On the Friday before the festival begins I sit down on the Mission steps with Kai Tepper the executive director of the Children’s Creative Project to talk about the I Madonnari Festival. CCP serves thousands of students from more than 80 schools in Santa Barbara and San Luis Obispo counties with a focus on the transformative power of the arts.

Allan Hancock College Studio Arts. Credit: Ray Ford / Noozhawk photos

“While CCP is much more than I Madonnari,” Kai tells me. “For the community the Festival is now what you might call a part of the Santa Barbara legacy.” 

Kai is a graduate of the Santa Barbara High School’s Visual Arts & Design Academy and locally at California State University Channel Islands. “I’m 36 years old and the Festival has just reached it’s 38th year.

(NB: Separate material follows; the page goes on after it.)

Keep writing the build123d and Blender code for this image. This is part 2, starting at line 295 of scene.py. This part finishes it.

“It is truly a generational kind of event,” she says. “Kids in the in second and third and fourth grade who were experiencing a Madonnari for the very first time in several decades ago are now grown adults sharing it with their children.”

Marc Nicolas, artist, Winnie the Pooh. Credit: Ray Ford / Noozhawk photosd

Meeting New Generations

Having been involved with I Madonnari for so many years it is easy for me to understand how powerful the tradition of the festival has become.

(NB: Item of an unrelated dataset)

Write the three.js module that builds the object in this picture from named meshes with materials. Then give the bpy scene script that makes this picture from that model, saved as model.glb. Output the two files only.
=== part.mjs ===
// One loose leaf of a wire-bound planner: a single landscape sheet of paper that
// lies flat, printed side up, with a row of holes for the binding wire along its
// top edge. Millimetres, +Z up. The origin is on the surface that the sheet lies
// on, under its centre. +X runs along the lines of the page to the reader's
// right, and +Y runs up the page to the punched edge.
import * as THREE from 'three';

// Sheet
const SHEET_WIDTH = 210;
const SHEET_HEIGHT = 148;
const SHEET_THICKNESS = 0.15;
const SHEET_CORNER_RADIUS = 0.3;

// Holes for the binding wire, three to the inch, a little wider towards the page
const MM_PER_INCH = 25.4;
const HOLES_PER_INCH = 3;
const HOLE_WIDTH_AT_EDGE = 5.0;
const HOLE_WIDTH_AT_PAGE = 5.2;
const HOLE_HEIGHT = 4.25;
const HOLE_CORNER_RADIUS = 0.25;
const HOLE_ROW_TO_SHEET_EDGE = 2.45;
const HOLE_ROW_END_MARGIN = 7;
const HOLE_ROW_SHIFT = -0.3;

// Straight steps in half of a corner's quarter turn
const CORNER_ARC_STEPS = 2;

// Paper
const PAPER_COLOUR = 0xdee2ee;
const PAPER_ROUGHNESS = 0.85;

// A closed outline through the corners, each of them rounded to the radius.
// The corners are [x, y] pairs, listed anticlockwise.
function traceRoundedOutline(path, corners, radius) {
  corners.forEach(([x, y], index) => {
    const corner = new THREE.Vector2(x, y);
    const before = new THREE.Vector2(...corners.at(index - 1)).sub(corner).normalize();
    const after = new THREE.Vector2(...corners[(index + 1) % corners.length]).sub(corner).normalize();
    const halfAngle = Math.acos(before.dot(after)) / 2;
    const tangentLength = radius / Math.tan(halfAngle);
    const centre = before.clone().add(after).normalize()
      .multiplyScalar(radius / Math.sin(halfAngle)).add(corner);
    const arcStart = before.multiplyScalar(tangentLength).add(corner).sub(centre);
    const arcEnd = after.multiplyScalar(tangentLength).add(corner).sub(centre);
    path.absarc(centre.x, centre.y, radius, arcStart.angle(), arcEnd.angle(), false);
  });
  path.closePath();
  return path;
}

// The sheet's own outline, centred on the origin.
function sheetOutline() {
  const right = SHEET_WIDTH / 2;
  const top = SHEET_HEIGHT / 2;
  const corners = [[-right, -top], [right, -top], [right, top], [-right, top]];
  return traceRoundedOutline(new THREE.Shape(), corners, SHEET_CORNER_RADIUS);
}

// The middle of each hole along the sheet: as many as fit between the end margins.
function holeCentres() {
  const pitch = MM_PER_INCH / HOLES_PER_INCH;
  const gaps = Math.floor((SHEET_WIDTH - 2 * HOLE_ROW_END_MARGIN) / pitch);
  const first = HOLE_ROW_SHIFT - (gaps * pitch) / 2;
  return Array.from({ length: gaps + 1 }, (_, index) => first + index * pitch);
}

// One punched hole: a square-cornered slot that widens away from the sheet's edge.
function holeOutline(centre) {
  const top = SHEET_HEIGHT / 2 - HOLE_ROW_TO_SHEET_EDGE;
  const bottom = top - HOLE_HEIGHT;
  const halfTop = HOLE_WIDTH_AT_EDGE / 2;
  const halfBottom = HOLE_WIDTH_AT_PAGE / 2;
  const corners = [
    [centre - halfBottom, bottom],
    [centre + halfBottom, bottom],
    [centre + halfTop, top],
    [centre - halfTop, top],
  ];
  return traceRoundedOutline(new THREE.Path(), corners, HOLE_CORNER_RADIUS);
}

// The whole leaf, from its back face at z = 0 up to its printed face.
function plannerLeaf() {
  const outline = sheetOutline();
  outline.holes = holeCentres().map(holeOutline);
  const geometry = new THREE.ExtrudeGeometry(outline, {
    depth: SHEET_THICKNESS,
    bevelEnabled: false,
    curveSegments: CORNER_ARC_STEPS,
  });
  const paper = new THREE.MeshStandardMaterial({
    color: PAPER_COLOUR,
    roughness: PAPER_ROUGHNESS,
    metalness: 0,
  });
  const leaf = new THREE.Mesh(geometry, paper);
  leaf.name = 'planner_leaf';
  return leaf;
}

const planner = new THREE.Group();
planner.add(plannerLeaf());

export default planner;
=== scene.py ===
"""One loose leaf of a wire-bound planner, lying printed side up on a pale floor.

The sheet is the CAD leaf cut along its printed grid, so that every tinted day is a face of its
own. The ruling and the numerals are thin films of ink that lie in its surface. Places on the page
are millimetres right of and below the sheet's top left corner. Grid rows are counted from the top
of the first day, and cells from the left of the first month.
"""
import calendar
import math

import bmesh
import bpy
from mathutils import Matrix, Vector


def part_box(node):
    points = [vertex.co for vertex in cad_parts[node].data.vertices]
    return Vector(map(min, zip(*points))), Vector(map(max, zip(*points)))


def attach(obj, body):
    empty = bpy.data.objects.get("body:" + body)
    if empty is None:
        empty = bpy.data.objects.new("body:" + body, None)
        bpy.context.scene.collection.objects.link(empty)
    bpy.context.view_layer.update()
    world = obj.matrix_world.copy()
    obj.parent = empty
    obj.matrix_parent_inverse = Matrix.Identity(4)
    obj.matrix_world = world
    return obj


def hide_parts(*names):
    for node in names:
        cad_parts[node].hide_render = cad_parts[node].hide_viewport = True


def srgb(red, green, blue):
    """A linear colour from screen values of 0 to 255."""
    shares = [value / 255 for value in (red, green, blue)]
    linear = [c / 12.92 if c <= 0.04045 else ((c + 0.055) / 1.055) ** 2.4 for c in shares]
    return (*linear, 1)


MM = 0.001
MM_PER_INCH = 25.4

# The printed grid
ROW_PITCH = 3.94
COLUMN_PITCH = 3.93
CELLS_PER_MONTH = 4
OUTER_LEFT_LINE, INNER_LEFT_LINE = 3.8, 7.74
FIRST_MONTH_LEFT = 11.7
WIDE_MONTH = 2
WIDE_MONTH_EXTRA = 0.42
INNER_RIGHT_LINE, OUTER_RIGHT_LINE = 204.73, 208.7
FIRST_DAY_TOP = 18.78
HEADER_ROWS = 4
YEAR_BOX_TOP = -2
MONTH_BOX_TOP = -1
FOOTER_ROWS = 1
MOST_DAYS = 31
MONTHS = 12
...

Along with my goodbyes to JD, we give hugs to a number of the artists who’ve become friends over the years. 

“Goodbye, see you next year” is the common refrain. That there will be a 2025 Festival is a given. 

Imagining a Memorial Day weekend without I Madonnari is an impossibility.

Tepper pauses for a moment. Just to our right and below us the featured artist Emily Lostaunau is at work on her “Sunday Grays.” Others are chalking the outlines of the paintings they will begin work on tomorrow.

Picnic by Jesus Helgura, 1charkgirl, artist. Credit: Ray Ford/Noozhawk Photos

“While the festival has been around for long enough time that it’s now an integral part of the community,” she adds, “at the same time traditions and foundational things change.

For various reasons now is the time to start looking at and reevaluating how I Madonnari can better meet the mission and goals of CCP as well as the community.”

The New Reality

Part of this is the reality that things change over which CCP has no control. Kai explains that the cost of almost everything relating to the festival has skyrocketed, from food, to fencing and tables, to booths. 

“Nor does the public understand how much staff time is involved in making the festival happen,” she says. “All they see is what you might call a ‘pop up’ experience with everything in place on Saturday morning and gone by Tuesday afternoon.”

There are also other factors. It appears the Mission will be adding a number of handicap accessible parking spots in the area where the paintings occur that could impact the event. Increased costs also means less money raised for CCP as well.

Dr. Jessica Kennedy artist,, Technicolor Lion. Credit: Ray Ford / Noozhawk photos

Nor would finding another location for I Madonnari be easy.

Tepper tells me that there is so much more the festival could provide to connect the students served by CCP with it if there were more space. But figuring out how to make that happen is difficult.

Re-Assessing the Festival Mission

In a recent interview with “The Giving List,” Tepper noted the importance of providing ways to empower the Santa Barbara community as a place for young artists and creative people from all backgrounds. 

Finding ways to build upon that theme in the CCP programs and into the festival would be a powerful way to do that.

Another is building the I Madonnari Festival around sponsorships that promote this type of diversity. That might include mentorship programs that link some of the established professional artists who dominate the larger squares with talented young artists in the community.

It will be interesting to see how all this develops. We both agree having the festival is a given. How it meets these challenges is still unknown.